Reine hehre Werte der Aufklärung vertritt in Hamburg das Thalia-Theater: Dort finden sieben Vattenfall-Lesungen statt in der knapp hundert Zuschauer fassenden Theaterbar.

"Wir sind ein Unternehmen, das sich dem gesellschaftlichen Fortschritt für verpflichtet hält, das Utopien verbreitet, das humane Lösungen propagiert, natürlich vertragen sich die Label im Moment nicht besonders gut."

Dem Thalia-Geschäftsführer Ludwig von Otting ist die Vermietung an den Stromkonzern mittlerweile unangenehm. Der überzeugte Atomkraftgegner findet die Günter-Grass-Lesung vor dem Krümmel-Meiler, wörtlich, "super".

"Er kämpft genau an der Stelle, an der das symbolträchtig ist.
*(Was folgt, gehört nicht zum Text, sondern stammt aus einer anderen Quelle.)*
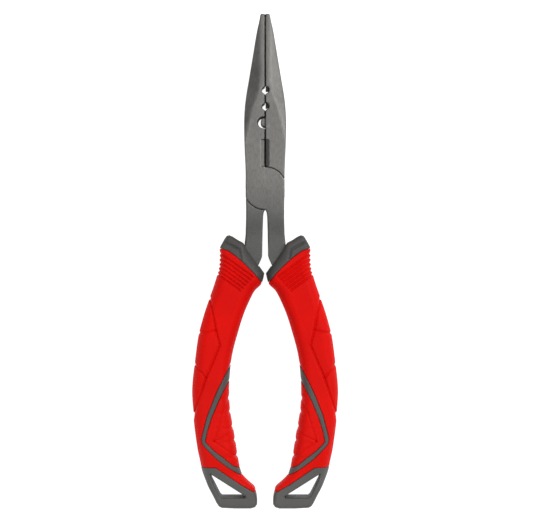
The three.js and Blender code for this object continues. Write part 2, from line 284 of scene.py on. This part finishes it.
class Grip:
    """The right grip's body and the regions that its pieces are cut from."""

    def __init__(self):
        self.x, self.y, self.z = axis_grid(*GRIP_BOX, COARSE)
        x, y = self.x[:, :, 0].astype(float), self.y[:, :, 0].astype(float)
        x, y = np.broadcast_arrays(x, y)
        self.collar = self.lift(collar_region(x, y))
        self.stripe = self.lift(stripe_region(x, y))
        self.within = self.lift(inside_stripe(x, y))
        self.tail = self.lift(tail_region(x, y))
        self.eye = self.lift(region(x, y, EYE))
        outline = region(x, y, grip_outline())
        side = line_distance(x, y, GRIP_INNER)
        ends = np.maximum(ramp(y, -31, -25), ramp(-y, 124, 131))
        half = blend(GRIP_HALF, TAIL_HALF, ramp(-y, 112, 127)) - GUARD_DROP * ramp(y, -32, -21)
        self.body = rounded_plate(self.lift(outline), self.z, self.lift(half),
                                  self.lift(blend(RIM_WIDTH, RIM_WIDTH_AT_ENDS, ends)),
                                  self.lift(blend(RIM_HEIGHT, RIM_HEIGHT_AT_ENDS, ends)))
        self.red_relief = self.lift(rib_relief(x, y) + panel_relief(x, y))
        self.pad_relief = self.lift(pad_relief(x, y, side))
        self.collar_relief = self.lift(collar_relief(x, y))

    @staticmethod
    def lift(plan):
        return plan.astype(np.float32)[:, :, None]

    def grey(self):
        return np.minimum(np.minimum(self.collar, self.stripe), self.tail)

    def ledge(self, extra):
        """A flange of the core that reaches a little way under the rubber at every seam."""
        return np.maximum(self.grey() - LEDGE_REACH - extra, self.body + LEDGE_DEPTH - extra)

    def filling(self):
        """What the rubber is moulded round, with a small gap."""
        return np.minimum(spine_field(self.x, self.y, self.z, POCKET_GAP), self.ledge(POCKET_GAP))

    def core(self):
        sunk = np.where(self.collar < 1, self.collar_relief, 0.0)
        body = self.body + sunk
        surface = smooth_max(body, self.grey() + SEAM, SEAM_ROUND)
        inner = np.maximum(spine_field(self.x, self.y, self.z, 0), body)
        whole = np.minimum(np.minimum(surface, inner), self.ledge(0))
        whole = smooth_max(whole, -tang_field(self.x, self.y, self.z, ARM_GAP), 0.3)
        return smooth_max(whole, -self.eye, EYE_ROUND)

    def rubber(self, relief, place):
        shell = smooth_max(self.body + relief + RUBBER_SINK, place, SEAM_ROUND)
        return np.maximum(shell, -self.filling())

    def sleeve(self):
        red = np.maximum(-self.grey() + SEAM, -self.within)
        return self.rubber(self.red_relief, red)

    def pad(self):
        red = np.maximum(-self.stripe + SEAM, self.within)
        return self.rubber(self.pad_relief, red)


# Steel halves as fields

JAW_OUTER = catmull([(1.7, 76.3), (2.15, 75.6), (2.6, 73), (3.7, 68), (5.45, 57.4), (7.2, 47), (8.1, 41.7),
                     (8.75, 36.5), (9.1, 31.3), (9.15, 26), (8.95, 18), (8.5, 7.7), (8.5, 0)])
FACET_EDGE = [(2.4, 90), (2.4, 47), (3.2, 42), (4.3, 38.8), (5.4, 36.1), (6.5, 32.6), (7.4, 29), (8.1, 25.6),
              (8.7, 22.5), (12, 14), (12, -40)]
LAP_RADIUS, LAP_GAP = 9.3, 0.12
FACE_GAP, GRIP_GAP = 0.2, 0.03
LAP_HALF_WIDTH = 8.47
TIP_DROP, FACET_SLOPE = 3.1, 0.45
RIVET_RADIUS, RIVET_HEAD, RIVET_TOP_Z = 3.0, 4.6, 3.5
RIVET_NECK_Z, RIVET_TAPER = -3.4, 1.2
RIVET_CLEARANCE = 0.06
TOOTH_PITCH, TOOTH_DEPTH = 1.1, 0.36
TEETH_BOTTOM, TEETH_TOP = (45.4, 46.2), (74.9, 75.5)
LIP_DEPTH = 0.3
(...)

Ich find das großartig, dass er das macht. Ich glaube nicht, dass wir das konterkarieren, indem wir hier Lesungen machen."

Den Vertrag mit Vattenfall könne er nämlich nicht brechen, sagt von Otting. Wolle es auch nicht. Das wäre doch wohl eine hysterische Reaktion. Es handele sich schließlich um einen Industriekonzern, nicht um eine faschistische Vereinigung oder Kinderschänder. Allerdings:

"Also wenn nächstes Jahr die Situation kommt, und Vattenfall kommt zu uns und sagt: Wir bauen übrigens drei neue AKWs, und können wir nicht bei euch ein paar Dichter lesen lassen, dann würde ich sagen: Das lassen wir mal lieber, das hat wohl keinen Sinn. Mit euch wollen wir nichts zu tun haben."

Womöglich wird das Thalia-Theater dann zum Schauplatz der Gegen-Lesetage. Die haben bloß einen gravierenden Nachteil: kein Geld im Rücken. Die Organisatoren arbeiten ehrenamtlich, viele Autoren verzichten – wie Feridun Zaimoglu - auf das Honorar für ihren Auftritt. Doch Veranstalter Hans-Peter Weymar hat dem Publikum der Harry-Rowohlt-Auftaktlesung im Übel und Gefährlich versprochen:

"Also im nächsten Jahr wird’s alles noch dicker kommen. Für den Vattenfall-Konzern im negativen, für unser Festival im positiven Sinne."

(*)An dieser Stelle weicht die schriftliche Fassung von der gesendeten ab.